Federal investigators have yet to conclude what caused the fire that killed 33 scuba divers and one crew member off the coast of Santa Cruz Island that Labor Day weekend, but the Coast Guard sent a bulletin a week later advising small passenger vessels to be aware of the fire danger of power strips and lithium-ion batteries, and to follow all regulations concerning emergency preparation, firefighting, lifesaving, and means of escape.
Panish attorney Robert Glassman said, “Through discovery, we intend to determine, for instance, why the Conception had noncompliant escape hatches in the event of an emergency, among what appears to be a litany of safety lapses.”
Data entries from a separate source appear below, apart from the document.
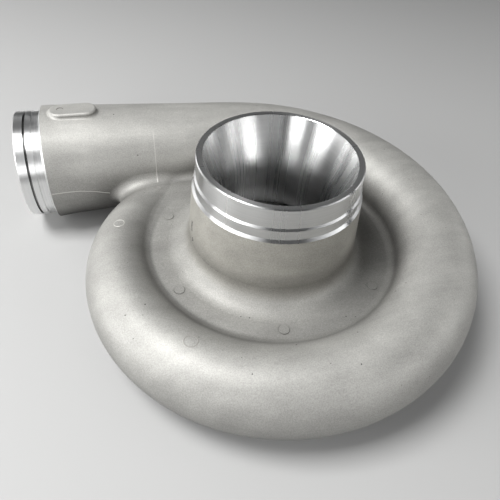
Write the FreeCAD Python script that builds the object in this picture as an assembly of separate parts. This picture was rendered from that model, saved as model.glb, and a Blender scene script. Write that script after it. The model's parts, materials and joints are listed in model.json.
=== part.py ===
import FreeCAD, Part
import math
import os

# Compressor housing of a turbocharger: one aluminium casting, machined at its openings.
# The inlet stands up along +Z. The scroll winds counter-clockwise seen from the inlet and
# its duct leaves along -X. The origin is the centre of the rear register, on the rear
# flange face. Lengths are in millimetres and angles in degrees.

# Heights above the rear flange face
RIM_Z = 146.0                 # inlet rim
FLOOR_Z = 57.0                # outer face of the floor between inlet boss and scroll
FLOOR_THICKNESS = 6.5
DIFFUSER_GAP = 7.0            # open slot between the floor's inner face and the scroll's lip

# Inlet spigot, from the rim down
SPIGOT_RADIUS = 63.5
SPIGOT_WALL = 4.9             # width of the rim
RIM_CHAMFER = 0.8
RIM_INNER_BREAK = 0.4
BAND_1_LENGTH = 16.6
LEDGE_STEP = 1.4
BAND_2_LENGTH = 7.8
SHOULDER_STEP = 1.9           # from band 2 out to the cast wall
BOSS_DRAFT = 4.0
BOSS_FILLET = 18.5

# Inlet bore: cone, throat, then the shroud that the wheel runs under
CONE_DEPTH = 42.0
THROAT_RADIUS = 44.5
SHROUD_RADIUS = 66.0          # where the shroud turns into the flat diffuser face
SHROUD_HEIGHT = 32.0

# Scroll sections are circles in planes through the inlet axis
WALL = 5.0
TONGUE_ANGLE = 95.0           # buried start of the scroll
EXIT_ANGLE = 450.0            # where the straight duct begins
SPLIT_ANGLE = 300.0           # where one loft hands over to the next
FLOOR_FROM_ANGLE = 115.0      # from here on the scroll, not the duct, borders the floor
TONGUE_RADIUS = 16.0          # outer section radius at the tongue, then a quarter turn apart
RADIUS_180 = 28.6
RADIUS_270 = 33.0
RADIUS_360 = 36.7
RADIUS_450 = 44.4
CENTRE_RADIUS_90 = 122.0      # the centre line is an Archimedean spiral
CENTRE_RADIUS_450 = 150.2
START_CENTRE_Z = 40.0
START_DROP_SHARE = 0.75       # before 180 degrees it drops by this share of the radius it lacks
EXIT_CENTRE_Z = 56.8
RISE_FROM_ANGLE = 225.0       # the centre line climbs between these two angles
RISE_TO_ANGLE = 405.0
STATION_ANGLE = 15.0          # from one section to the next
CREASE_FILLET = 7.0
TONGUE_FILLET = 9.5

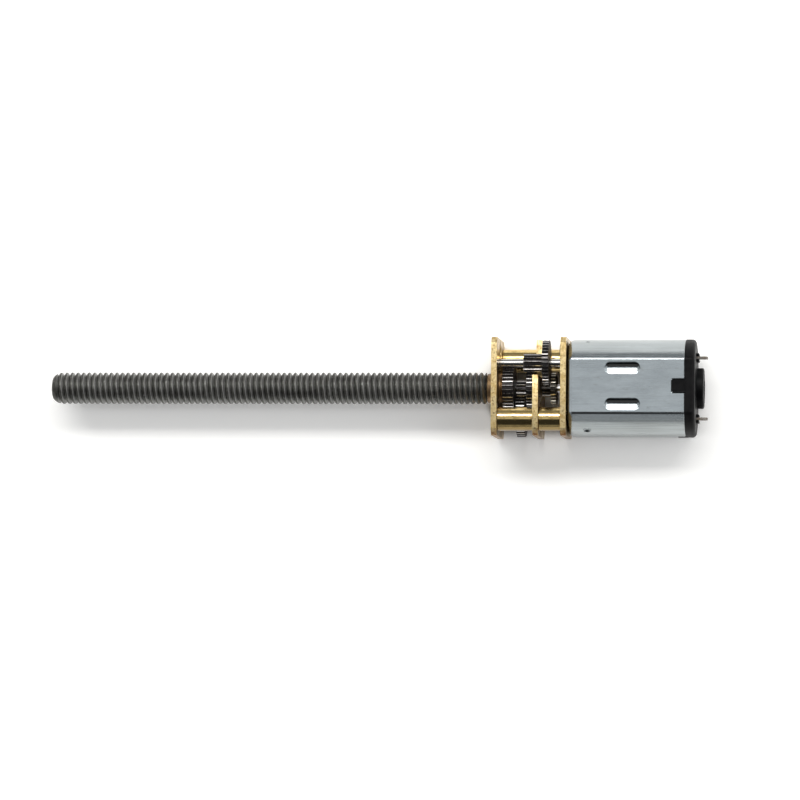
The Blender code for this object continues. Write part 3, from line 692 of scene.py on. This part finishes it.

The National Transportation Safety Board team, during its investigation of the fire, commented how narrow the access was to an escape hatch above an upper bunk of the passenger sleeping quarters. Both the hatch and the stairwell opened into the galley, which is where cell phones, laptops, and the batteries for photo equipment and lights were charged, according to many who’d sailed aboard the Conception, and where the fire was burning out of control when the crew sleeping above woke up to it. The legal filings claim that the year before, a lithium-battery fire occurred on the Vision, a Truth ship very like the Conception.
The attorneys noted that the Fritzlers filed their Limitation of Liability claim “less than three full days” after the Conception fire horrified the dive world. “Rather than mourn those whose lives they took with their failure to obey the law,” said Mongeluzzi, “they lawyered up and mercilessly filed an action to limit their liability before many of the bodies of these victims were even recovered.”
The liability limitation dates to 1851 and has been used in disasters such as the sinking of the Titanic. In invoking it, the shipowners claim no dangerous flaws existed to cause the loss, thereby limiting their liability to the value of the ship. The Conception burned to the waterline early on the morning of September 2, and its loss is total. Further, the law requires any counterclaims to be filed within six months.
Mongeluzzi promised to hold the owners accountable and “demolish their frivolous limitation of liability claim.”
That lawsuit states the Conception was “tight, staunch, and seaworthy” for the trip. The Fritzlers’ attorney, Russell Brown of Gordon Rees Scully Mansukhani of San Diego, replied to a request for comment with a Memo of Points and Authorities in the Dignam case that stems from the fire. Such claims are “gratuitous hyperbole,” it states, and the 1851 rule is the “law of the land,” despite attempts to overturn it. Part of Brown’s argument was that for a small family business, 34 possible lawsuits, plus others by the surviving crew, is exactly what the ancient law meant to avoid. He also claimed the filing was premature, being lodged before the cause of the fire was determined, and mentioned the offer his clients made to extend the time to file an answer to the liability limitation claim to July 31, 2020, 20 days past the deadline. NTSB investigators, however, stated it would take 18-24 months to reach a conclusion.
Federal regulation of boats built before 1996 currently follow the rules at the time of construction. Santa Barbara’s U.S. Representative Salud Carbajal roundly criticized such rules during a House hearing in November, when he asked Coast Guard Rear Adm. Richard Timme why the rules did not include recent NTSB recommendations. During the hearing, Timme said that if the old rules were a causal factor in the disaster, new policies and rules would result.
The third set of counter-claims to the Fritzlers’ maritime liability action are actually four separate answers by the survivors of four who died on the Conception. The first counter-claim was by crewmember Ryan Sims, who claimed injuries against the shipowner and the dive organizer, Worldwide Diving Adventures. The second was by the survivors of Justin Dignam under similar allegations.
Though the NTSB investigation report and conclusion won’t be completed for another year, California legislators proposed stronger federal safety regulations for passenger vessels last month. Improved escape pathways, fire detection systems, and lithium-ion battery storage safety were emphasized.